No matter your belief system, Christmas, at its essence, celebrates the birth of a man who spent his life ministering to the poor. “Whatever you did to the least of these brothers and sisters of mine,” he reminded us, “you did for me.” Certainly a poignant, and unambiguous message – and surely not one that encourages the accumulation of wealth as a path to enlightenment and salvation. If you are unkind to the poor, be warned, you are unkind to Our Lord Jesus Christ himself. Remember it, especially at this time of year, when so many are especially aware they have so little.
Now we have greed and corruption as the virtual modus operandi of 1600 Pennsylvania Avenue; and for all of Trump’s shameless pronouncements that the Bible is his “second favorite book,” he is not able to recite a single passage from it. So how do we reconcile these oppositional realities?

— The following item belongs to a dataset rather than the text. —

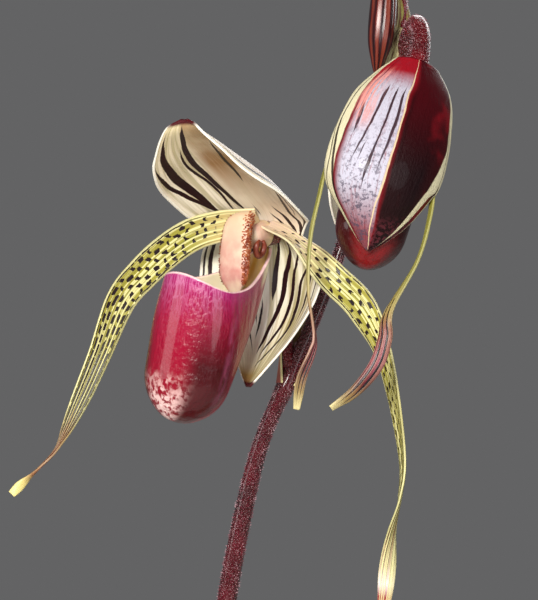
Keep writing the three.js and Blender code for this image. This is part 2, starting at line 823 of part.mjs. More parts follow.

The endless extolling of messages of peace and goodwill towards all men (and women), with the elevation of a man to the highest office in the land who has throughout his life been the absolute embodiment of the callous, greed-mongering businessman represented by pre-revelation Scrooge? (And who is right now only the fourth president in US history to have impeachment proceedings advanced against him.)
If ever there was, then, an imperative for collective American soul searching, it is now, during this holiday season. Perhaps one might begin by heeding the regret-laden words of Dickens’ rueful Jacob Marley: “Mankind was my business. The common welfare was my business; charity, mercy, forbearance, benevolence, were all my business. The dealings of my trade were but a drop of water in the comprehensive ocean of my business!”
May your holidays be merry and bright.